The breakfast menu is designed to suit all tastes. Huevos Rancheros ($8) and a Breakfast Burrito made with chorizo and smoked mozzarella ($7) share space with an egg, meat and hash browns special ($5), the chef's omelette of the day ($8), classic Eggs Benedict ($10) and a Continental Breakfast of fresh fruit, granola and fruit yogurt ($8). I tried the most elaborate breakfast item, Blue Crab Fritters ($11) served with a perfectly poached egg and jalapeno hollandaise sauce atop sweet potato scallion cakes.

The crab cakes, lightly battered and fried to a crisp, are the best I've found in Colorado Springs. Where crab is often used sparingly in this landlocked region and is often overwhelmed by breading or chopped onion and green pepper, these crab cakes are the real item -- a generous portion of tender shreds of blue crab, lightly seasoned and largely unadulterated, relying on the sweetness of the meat for flavor. The sweet potato scallion cakes were also a treat -- freshly shredded, cooked just beyond crunchiness to a melting-together point of warmth and sweetness.

Another morning I tried Hearthstone's Vanilla French Toast ($7), hefty slices of egg-drenched French bread, pan-fried and served with warm Vermont maple syrup and a scoop of whipped cinnamon butter. The accompanying hash browns on the plate were as good as the sweet potato scallion cakes -- freshly shredded, crisp and piping hot -- but would be better served on a separate plate to allow for separate seasoning.
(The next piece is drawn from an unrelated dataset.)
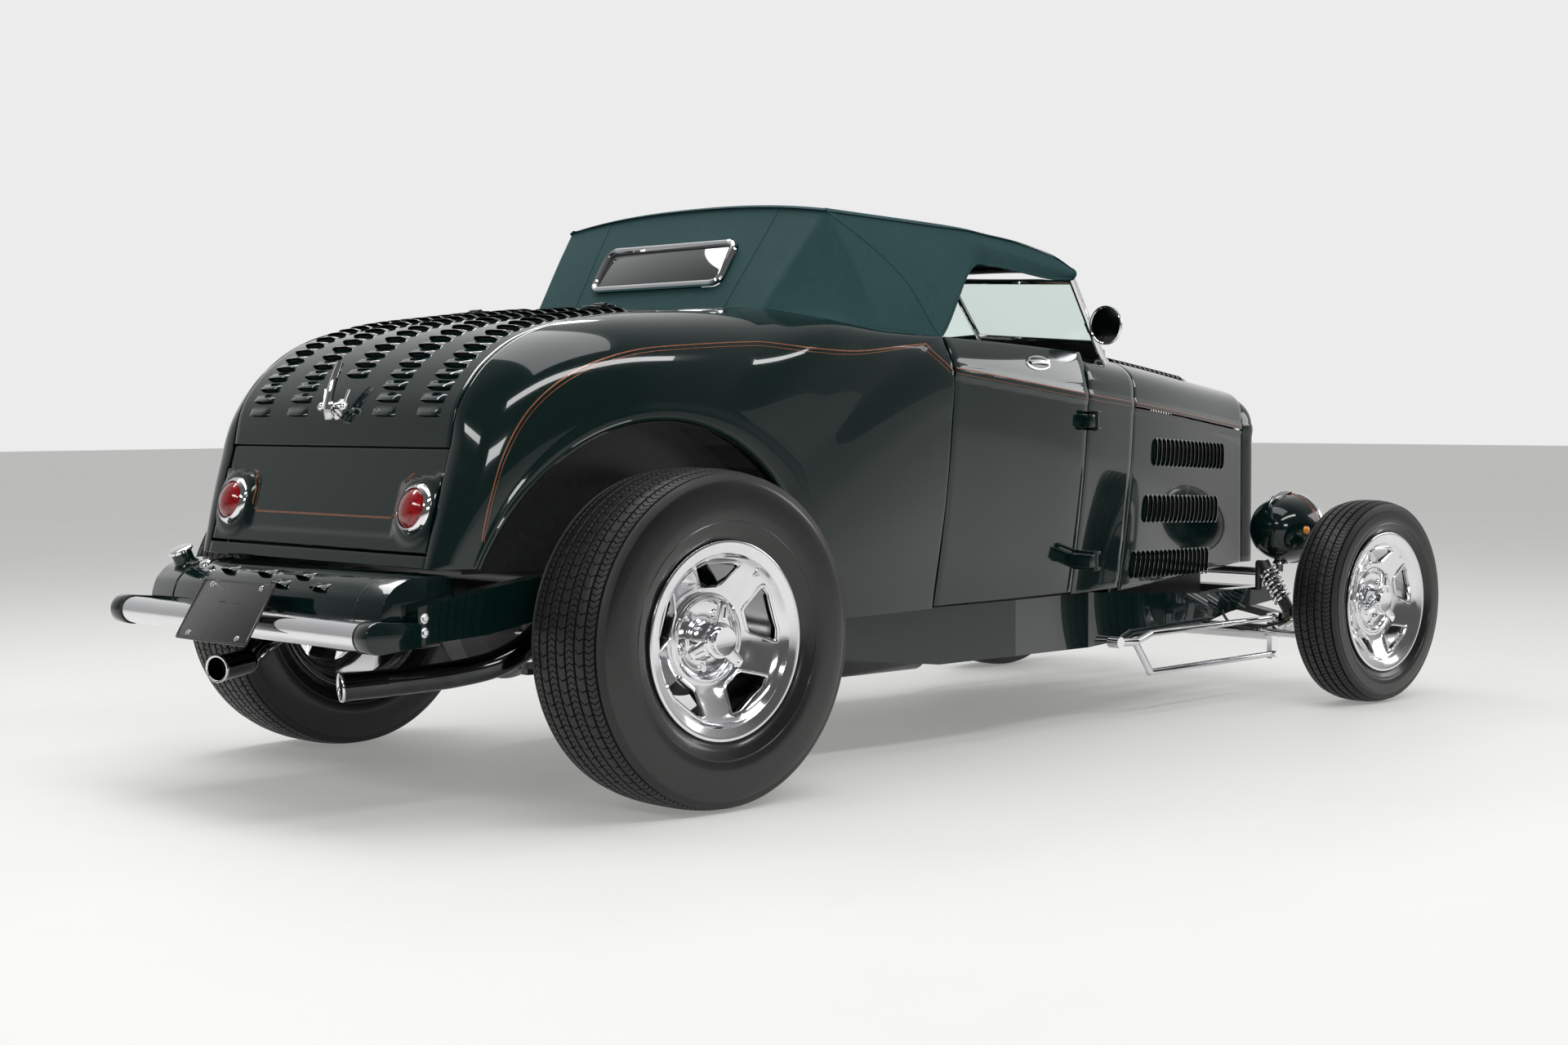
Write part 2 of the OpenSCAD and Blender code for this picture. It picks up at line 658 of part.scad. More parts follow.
module door() {
    xs = [for (k = [0:4]) mix(door_rear_x + panel_gap, door_front_x, k / 4)];
    low = body_z + panel_gap;
    outer = [for (x = xs) [for (k = [0:10])
        let (z = mix(low, top_z(x), k / 10)) [x, -side_y(x, z, body_z), z]]];
    inner = [for (r = outer) [for (p = r) [p.x, p.y + door_t, p.z]]];
    skin(outer, inner);
    for (z = [470, 850]) hinge_knuckle(z);
}

module door_right() {
    color(paint) on_car() door();
}

module door_left() {
    color(paint) on_car() mirror([0, 1, 0]) door();
}

// Quarter panel: each row bends from the wheel arch to its outer edge
function bend(a, b, c, t) = (1 - t) * (1 - t) * a + 2 * t * (1 - t) * b + t * t * c;
function quarter_row(r) = [for (k = [0:7]) let (t = k / 7)
    bend([arch_r * cos(r[0]), -width_k * r[1], arch_z + arch_r * sin(r[0])],
        [r[2], -width_k * r[3], r[4]], [r[5], -width_k * r[6], r[7]], t)];
function quarter_inner(r) = [for (k = [0:7])
    let (p = quarter_row(r)[k], roll = r[8] * pow(k / 7, 1.5))
    p + panel_t * unit((1 - roll) * [0, 1, 0] + roll * unit([-p.x, 0, arch_z - p.z]))];

module quarter() {
    reversed = [for (i = [len(quarter_rows) - 1:-1:0]) quarter_rows[i]];
    skin([for (r = reversed) quarter_row(r)], [for (r = reversed) quarter_inner(r)]);
}

module quarter_right() {
    color(paint) on_car() quarter();
}

module quarter_left() {
    color(paint) on_car() mirror([0, 1, 0]) quarter();
}

// Deck surface: rows of the centre line between two places, half width w
function deck_dir(i) = unit([
    deck_rows[min(i + 1, len(deck_rows) - 1)][0] - deck_rows[max(i - 1, 0)][0], 0,
    deck_rows[min(i + 1, len(deck_rows) - 1)][1] - deck_rows[max(i - 1, 0)][1]]);
function deck_crown_at(i) = deck_rows[i][1] > crease_z ? deck_crown * min(1, (deck_rows[i][1] - crease_z) / 200) : 0;
function deck_row(i, w, shift, depth) =
    let (d = deck_dir(i), n = [-d.z, 0, d.x], c = [deck_rows[i][0], 0, deck_rows[i][1]] + shift * d)
    [for (k = [-4:4]) c + [0, w * k / 4, 0] + (deck_crown_at(i) * (1 - k * k / 16) - depth) * n];

module deck_patch(first, last, w, gap_low, gap_high) {
    function shift(i) = i == first ? gap_low : i == last ? -gap_high : 0;
    skin([for (i = [first:last]) deck_row(i, w, shift(i), 0)],
        [for (i = [first:last]) deck_row(i, w, shift(i), lid_t)]);
}

module rear_deck() {
    color(paint) on_car() {
        deck_patch(0, 1, width_k * deck_half_w - seat, 0, 0);
        deck_patch(10, 12, width_k * deck_half_w - seat, 0, 0);
        lid_hinges();
    }
}

// Hinge line of the deck lid, in the gap ahead of it at the height of its skin
lid_hinge_x = lid_front_x - panel_gap / 2;
lid_hinge_z = 1114 + deck_crown + 6;
module lid_hinges() {
    for (y = [-250, 250]) translate([lid_hinge_x, y, lid_hinge_z]) rotate([90, 0, 0]) {
        cylinder(r = 4, h = 70, center = true);
        for (side = [-1, 1]) translate([-4, -9, side * 28 - 7]) cube([22, 13, 14]);
    }
}

module deck_lid() {
    color(paint) on_car() {
        difference() {
            deck_patch(1, 10, width_k * deck_half_w - panel_gap, panel_gap, panel_gap);
            for (y = [-250, 250]) translate([lid_hinge_x - 6, y - 45, lid_hinge_z - 14]) cube([40, 90, 40]);
        }
        for (y = [-250, 250]) translate([lid_hinge_x, y, lid_hinge_z]) rotate([90, 0, 0]) difference() {
            union() {
                cylinder(r = 8, h = 40, center = true);
                translate([-40, -9, -20]) cube([40, 8, 40]);
            }
            cylinder(r = 4.05, h = 60, center = true);
        }
    }
}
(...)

Breakfast at the Hearthstone was good enough to lure me to lunch. On a sunny Saturday, I walked over and joined the guests for an elegant meal of Fire Roasted Tomato Soup ($4) and Oven Roasted Pork Tenderloin ($11). It's rare to be served a restaurant meal where the side dishes are as interesting and carefully prepared as the main course and where the garnishes define the dish. To Chef Scott Coulter's credit, the side dishes and garnishes raise his meals far above the ordinary. The tender pork tenderloin was served in inch-think medallions over a warm apple bourbon au jus -- a lovely mix of sweet and savory -- and topped with a pungent cilantro pesto -- finely chopped leaf cilantro combined with garlic, roasted pumpkin seeds and an infused oil. But the clincher was the side dish of blue cheese bread pudding -- crunchy on the outside, soft on the inside, laced with mild onion and redolent of blue cheese. Dipped in the apple bourbon au jus, the flavor is a perfect fruit and cheese combo.

The tomato soup, an intense concentrate, was also impressively dressed with a dollop of cilantro creme fraiche and a splash of sundried pepper oil. The result is fragrant, colorful and refreshing.
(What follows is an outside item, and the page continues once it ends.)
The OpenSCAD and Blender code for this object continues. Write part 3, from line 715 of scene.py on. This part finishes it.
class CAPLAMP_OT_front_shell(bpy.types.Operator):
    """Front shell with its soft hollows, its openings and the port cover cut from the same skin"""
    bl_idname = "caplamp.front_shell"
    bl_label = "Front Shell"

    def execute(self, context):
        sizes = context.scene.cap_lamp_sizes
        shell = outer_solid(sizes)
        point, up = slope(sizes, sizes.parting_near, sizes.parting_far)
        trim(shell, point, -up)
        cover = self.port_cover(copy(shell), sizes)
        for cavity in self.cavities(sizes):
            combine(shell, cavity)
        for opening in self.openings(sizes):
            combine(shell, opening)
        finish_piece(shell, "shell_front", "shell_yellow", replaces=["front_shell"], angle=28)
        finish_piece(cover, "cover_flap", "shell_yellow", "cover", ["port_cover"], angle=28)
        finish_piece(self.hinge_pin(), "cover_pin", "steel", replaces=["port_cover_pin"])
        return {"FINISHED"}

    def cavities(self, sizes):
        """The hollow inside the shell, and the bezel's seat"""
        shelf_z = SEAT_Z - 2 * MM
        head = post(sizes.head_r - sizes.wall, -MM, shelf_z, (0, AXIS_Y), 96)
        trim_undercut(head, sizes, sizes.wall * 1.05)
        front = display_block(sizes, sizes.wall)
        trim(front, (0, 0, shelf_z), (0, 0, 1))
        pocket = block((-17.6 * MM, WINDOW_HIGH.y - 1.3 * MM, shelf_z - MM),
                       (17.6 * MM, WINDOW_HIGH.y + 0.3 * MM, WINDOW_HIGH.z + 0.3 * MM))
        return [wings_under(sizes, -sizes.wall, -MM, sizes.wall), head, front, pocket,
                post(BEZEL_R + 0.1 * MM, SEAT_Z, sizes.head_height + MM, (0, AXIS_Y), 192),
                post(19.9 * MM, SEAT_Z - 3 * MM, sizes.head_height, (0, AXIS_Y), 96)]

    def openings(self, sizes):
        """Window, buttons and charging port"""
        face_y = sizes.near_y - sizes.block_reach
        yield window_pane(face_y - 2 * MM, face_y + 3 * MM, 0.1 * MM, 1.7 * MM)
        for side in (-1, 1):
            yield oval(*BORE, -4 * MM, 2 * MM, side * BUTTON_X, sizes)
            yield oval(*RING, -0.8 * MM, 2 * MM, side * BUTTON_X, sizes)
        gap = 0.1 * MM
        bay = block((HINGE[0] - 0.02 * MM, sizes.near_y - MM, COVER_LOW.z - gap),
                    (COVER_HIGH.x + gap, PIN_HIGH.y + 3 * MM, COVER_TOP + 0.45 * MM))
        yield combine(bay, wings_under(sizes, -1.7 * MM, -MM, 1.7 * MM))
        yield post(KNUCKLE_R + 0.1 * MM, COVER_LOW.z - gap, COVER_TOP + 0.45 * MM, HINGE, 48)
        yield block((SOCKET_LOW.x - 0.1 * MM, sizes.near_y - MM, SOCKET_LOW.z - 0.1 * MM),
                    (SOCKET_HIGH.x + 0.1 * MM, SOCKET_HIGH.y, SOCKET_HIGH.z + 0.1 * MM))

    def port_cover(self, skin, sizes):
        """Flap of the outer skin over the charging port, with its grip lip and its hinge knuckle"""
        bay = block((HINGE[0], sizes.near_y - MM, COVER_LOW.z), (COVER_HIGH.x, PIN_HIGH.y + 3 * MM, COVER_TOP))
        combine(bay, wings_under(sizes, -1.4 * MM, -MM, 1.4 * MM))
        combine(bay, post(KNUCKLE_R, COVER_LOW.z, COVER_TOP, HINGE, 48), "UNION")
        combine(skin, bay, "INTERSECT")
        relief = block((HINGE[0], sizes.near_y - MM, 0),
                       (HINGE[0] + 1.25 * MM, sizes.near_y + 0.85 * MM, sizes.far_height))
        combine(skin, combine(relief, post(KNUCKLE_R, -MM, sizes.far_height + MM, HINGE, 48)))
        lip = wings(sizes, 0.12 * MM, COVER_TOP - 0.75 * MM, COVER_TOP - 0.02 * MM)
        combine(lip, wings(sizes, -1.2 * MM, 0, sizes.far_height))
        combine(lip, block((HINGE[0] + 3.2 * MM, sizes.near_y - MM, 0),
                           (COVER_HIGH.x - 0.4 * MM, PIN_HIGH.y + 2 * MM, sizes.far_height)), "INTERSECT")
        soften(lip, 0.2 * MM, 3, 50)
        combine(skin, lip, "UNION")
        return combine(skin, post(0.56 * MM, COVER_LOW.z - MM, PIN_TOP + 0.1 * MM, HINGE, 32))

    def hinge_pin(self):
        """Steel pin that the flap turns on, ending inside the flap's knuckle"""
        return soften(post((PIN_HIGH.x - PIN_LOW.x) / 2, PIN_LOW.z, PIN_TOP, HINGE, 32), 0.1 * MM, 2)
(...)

My walk home that day didn't make a dent in extra calories consumed, since I opted for dessert -- a rich Creme Brulee Cheesecake served with fresh strawberry sauce. Creamy perfection.

The Hearthstone offers a nice wine list if you're buying by the bottle, with only a house wine by the glass. Dinner is currently served on Thursday, Friday and Saturday nights only, but there are plans in the works to expand to a fourth night soon. A glance at the dinner menu confirmed the presence of two of my favorite breakfast and dinner items -- the blue crab cakes, served in the evening with tomato basil coulis and garlic aioli, and the blue cheese bread pudding, served with Colorado lamb chops and a Ruby Port demi glace.

I look forward to more breakfasts at the Hearthstone as the weather warms and the median flowerbeds on Cascade come into bloom. It's a real local treasure -- falling into that pleasant zone somewhere between a restaurant and home.